Example 1. Corporation P owns all of the stock of S1 and S2. S1 and S2 each own 49% of S3. S3 is a partner in PRS and, accordingly, is a Corporate Partner of PRS.13

Because the 2018 Final Regulations determine section 304(c) control without regard to section 318(a)(3) attribution, stock of neither S1 nor S2 is Stock of the Corporate Partner under the 2018 Final Regulations.14 If PRS were to acquire stock of S1 or S2, the transaction would not be a Section 337(d) Transaction under the 2018 Final Regulations. However, S1 and S2 each economically owns, indirectly, an interest in the assets of S3, and, as a result, if PRS acquired stock of either S1 or S2, they would, indirectly, be exchanging an interest in an asset for an interest in their own stock. Under the 2019 Proposed Regulations, S1 and S2 would each be attributed the other's interest in S3, and stock of each of S1 and S2 would be treated as Stock of the Corporate Partner. Accordingly, under the 2019 Proposed Regulations, if PRS were to acquire stock of S1 or S2, that stock would be treated as Stock of the Corporate Partner and the acquisition would be a Section 337(d) Transaction. Although the inclusion of these attribution rules may result in additional complexity, we believe the complexity is necessary to ensure that the definition of Stock of the Corporate Partner captures transactions that indirectly involve an economic corporate contraction.

We also agree that applying the attribution rules of section 318 without modification could result in a definition of Stock of the Corporate Partner that is overly broad. The 2019 Preamble details the intent of the modifications to section 318 in the 2018 Final Regulations:

The exclusion of attribution under sections 318(a)(1) and 318(a)(3) in the 2015 regulations and the final regulations was intended to limit section 304(c) control to entities that own a direct or indirect interest in the Corporate Partner, while excluding entities that do not own a direct or indirect interest in the Corporate Partner. To implement this intent more precisely, the Treasury Department and the IRS propose to limit the proposed scope of section 304(c) control to ownership, direct or indirect, of an interest in the Corporate Partner.15

Accordingly, the 2019 Proposed Regulations require a Controlling Corporation to have a direct or indirect interest in a Corporate Partner in order to constitute Stock of the Corporate Partner. This modification to the application of section 318 allows entities that are brother-sister to a Corporate Partner but have no direct or indirect interest in the Corporate Partner to avoid being characterized as Stock of the Corporate Partner. We agree with this modification and believe it appropriately excludes transactions that generally do not circumvent General Utilities repeal. For example:

Example 2. Corporation P owns all of the stock of S1 and S2. S1 and S2 each own 49% of S3. P also owns stock of S4, which does not own any interests in S1, S2, S3, or PRS (i.e., S4 is brother-sister to S1 and S2). S3 is a partner in PRS and, accordingly, is a Corporate Partner of PRS.

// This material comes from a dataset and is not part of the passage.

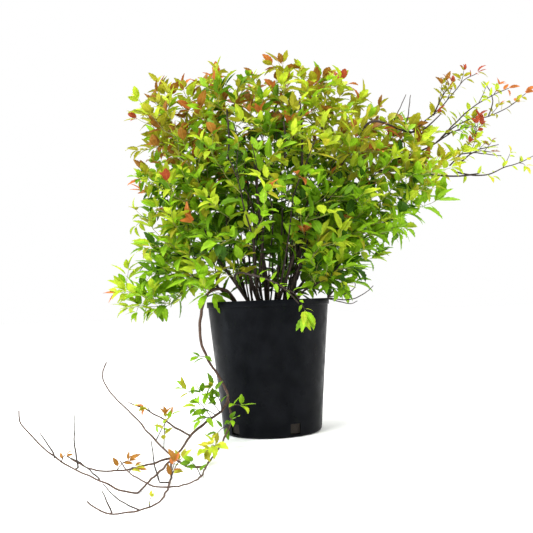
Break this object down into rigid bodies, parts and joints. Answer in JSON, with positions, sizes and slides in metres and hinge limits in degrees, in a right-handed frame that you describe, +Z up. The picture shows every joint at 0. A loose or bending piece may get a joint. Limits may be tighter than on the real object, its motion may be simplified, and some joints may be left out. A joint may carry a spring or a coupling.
{
  "type": "potted goldflame spirea",
  "caption": "Bushy goldflame spirea shrub in a round black nursery pot, with long sprays to the right and a bare trailing branch that lies on the ground in front.",
  "frame": {"origin": "middle of the pot's flat underside", "axes": "+Z up, -Y towards the side that the picture shows, +X to that view's right, along the long sprays"},
  "size_m": [1.0262, 0.9216, 0.8497],
  "materials": {
    "black_plastic": "satin moulded plastic",
    "potting_mix": "moist, crumbly",
    "bark": "rough bark",
    "dark_leaves": "matt leaves",
    "green_leaves": "satin leaves",
    "lime_leaves": "satin leaves",
    "bronze_leaves": "satin leaves",
    "young_leaves": "satin young leaves"
  },
  "bodies": {
    "root": {"pot": "black_plastic", "soil": "potting_mix", "stem_left_skirt": "bark", "stem_front_skirt": "bark", "stem_right_skirt": "bark", "stem_back_left_skirt": "bark", "stem_back_right_skirt": "bark", "stem_left": "bark", "stem_front_left": "bark", "stem_front_right": "bark", "stem_right": "bark", "stem_back_left": "bark", "stem_back_right": "bark", "stem_middle": "bark", "bough_upper_spray": "bark", "bough_middle_spray": "bark", "bough_lower_spray": "bark", "bough_front_spray": "bark", "trail_rise": "bark", "trail_hang": "bark", "trail_ground": "bark", "trail_end": "bark", "fork_ground": "bark", "fork_end": "bark", "side_shoot": "bark", "cross_shoot": "bark", "cross_end": "bark", "rising_shoot": "bark", "rising_end": "bark", "upper_shoot": "bark", "mass_left_skirt": "lime_leaves", "mass_front_skirt": "green_leaves", "mass_right_skirt": "green_leaves", "mass_back_left_skirt": "dark_leaves", "mass_back_right_skirt": "dark_leaves", "mass_left": "green_leaves", "mass_front_left": "green_leaves", "mass_front_right": "green_leaves", "mass_right": "green_leaves", "mass_back_left": "green_leaves", "mass_back_right": "green_leaves", "mass_left_shoulder": "bronze_leaves", "mass_middle": "lime_leaves", "mass_right_shoulder": "lime_leaves", "mass_right_high": "bronze_leaves", "mass_right_far": "lime_leaves", "mass_top_left": "bronze_leaves", "mass_top_middle": "bronze_leaves", "mass_top_right": "bronze_leaves", "pad_upper_spray": "bronze_leaves", "pad_middle_spray": "lime_leaves", "pad_lower_spray": "lime_leaves", "tuft_front_spray": "green_leaves", "tuft_beside_pot": "green_leaves", "tuft_on_ground": "lime_leaves", "tuft_at_fork": "young_leaves"}
  },
  "joints": []
}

Stock of S4 is not Stock of the Corporate Partner, and an acquisition of S4 stock by PRS would not be considered a Section 337(d) Transaction under either the 2018 Final Regulations or the Proposed Regulations. Because S4 does not own a direct or indirect interest in P, S1, S2 or S3, none of P, S1, S2 or S3 would indirectly economically exchange an interest in an appreciated asset for an interest in its own stock as a result of PRS's acquisition of S4 stock. Furthermore, if PRS were to distribute stock of S4 to S3, section 732(f) would apply to preserve any built-in gain in S3's partnership interest in the assets of S4.16 Neither an acquisition of S4 stock by PRS nor its distribution to S3 circumvents the repeal of the General Utilities Doctrine, and it is appropriate that the stock of S4 does not constitute Stock of the Corporate Partner.

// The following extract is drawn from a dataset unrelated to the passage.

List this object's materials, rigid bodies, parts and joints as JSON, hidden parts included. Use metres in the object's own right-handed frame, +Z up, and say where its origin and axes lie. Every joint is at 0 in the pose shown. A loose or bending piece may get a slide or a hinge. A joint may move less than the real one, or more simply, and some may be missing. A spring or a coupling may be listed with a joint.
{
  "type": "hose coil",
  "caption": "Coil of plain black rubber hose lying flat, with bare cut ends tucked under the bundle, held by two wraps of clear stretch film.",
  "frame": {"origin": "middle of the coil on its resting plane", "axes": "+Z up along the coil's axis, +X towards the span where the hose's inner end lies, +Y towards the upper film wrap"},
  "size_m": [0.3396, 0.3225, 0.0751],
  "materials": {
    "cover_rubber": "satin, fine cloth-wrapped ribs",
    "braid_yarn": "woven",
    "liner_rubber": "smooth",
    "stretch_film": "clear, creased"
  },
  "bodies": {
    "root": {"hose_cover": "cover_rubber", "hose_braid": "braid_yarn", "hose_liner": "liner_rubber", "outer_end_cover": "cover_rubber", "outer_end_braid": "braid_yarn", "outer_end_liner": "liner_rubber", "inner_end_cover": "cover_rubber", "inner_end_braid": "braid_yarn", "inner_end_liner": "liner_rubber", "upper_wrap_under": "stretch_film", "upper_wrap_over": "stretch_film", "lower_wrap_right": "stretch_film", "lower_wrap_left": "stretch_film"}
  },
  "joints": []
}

Accordingly, we agree that the expanded definition of Stock of the Corporate Partner in the 2019 Proposed Regulations more accurately captures transactions that may circumvent General Utilities repeal and recommend the expanded definition, along with the requirement that the Controlling Corporation have a direct or indirect ownership interest in the Corporate Partner, be adopted with the modification described immediately below.

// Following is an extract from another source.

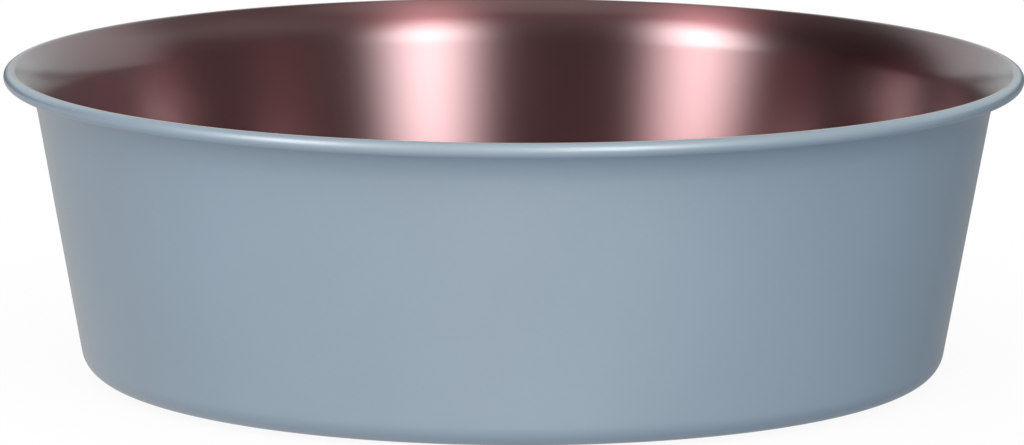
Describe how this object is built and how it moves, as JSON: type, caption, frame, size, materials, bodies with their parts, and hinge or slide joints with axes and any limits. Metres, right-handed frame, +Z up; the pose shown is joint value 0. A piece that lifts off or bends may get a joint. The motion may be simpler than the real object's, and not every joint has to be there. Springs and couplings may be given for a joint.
{
  "type": "pet bowl",
  "caption": "Round pet food bowl of painted sheet steel with a rose-metal inside, a flared rolled lip, sloping wall and a recessed base with a rubber grip ring.",
  "frame": {"origin": "centre of the rubber ring's underside, on the surface that the bowl stands on", "axes": "+Z up along the bowl's axis of revolution; +X and +Y are alike, because the bowl is round"},
  "size_m": [0.21, 0.21, 0.0637],
  "materials": {
    "painted_steel": "satin blue-grey coat on the outside and the lip of the stainless sheet",
    "rose_metal": "satin rose-copper metal finish on the inside of the bowl, from the crest of the lip to the floor",
    "rubber": "matt black moulded rubber"
  },
  "bodies": {
    "root": {"bowl": "painted_steel", "rubber_ring": "rubber"}
  },
  "joints": []
}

B. Amount of Stock of the Corporate Partner

1. Background

As noted above, Proposed Regulation section 1.337(d)-3(c)(2)(i) would modify the definition of Stock of the Corporate Partner to take into account the attribution rules of sections 318(a)(1) and (3) and also would add a requirement that the Controlling Corporation have a direct or indirect equity interest in the Corporate Partner.17 In effect, an equity interest in the Controlling Corporation would be considered Stock of the Corporate Partner if the Controlling Corporation owns stock of the Corporate Partner (i) directly or (ii) indirectly through a vertical chain of ownership, regardless of the amount of stock owned directly or indirectly. Under this rule, regardless of the Controlling Corporation's percentage ownership interest in the Corporate Partner, all of the stock of the Controlling Corporation held by the partnership would be considered Stock of the Corporate Partner.

2. Recommendation

We recommend that, with respect to a Controlling Corporation, the definition of Stock of the Corporate Partner be limited to reflect the percentage of stock of a Corporate Partner held by the Controlling Corporation.

3. Explanation

Although, as discussed above, we agree that the modified attribution rules in the 2019 Proposed Regulations are necessary to capture transactions that may circumvent General Utilities repeal, the 2019 Proposed Regulations in their current form may result in taxpayers recognizing more (or less) gain than would otherwise have been eliminated.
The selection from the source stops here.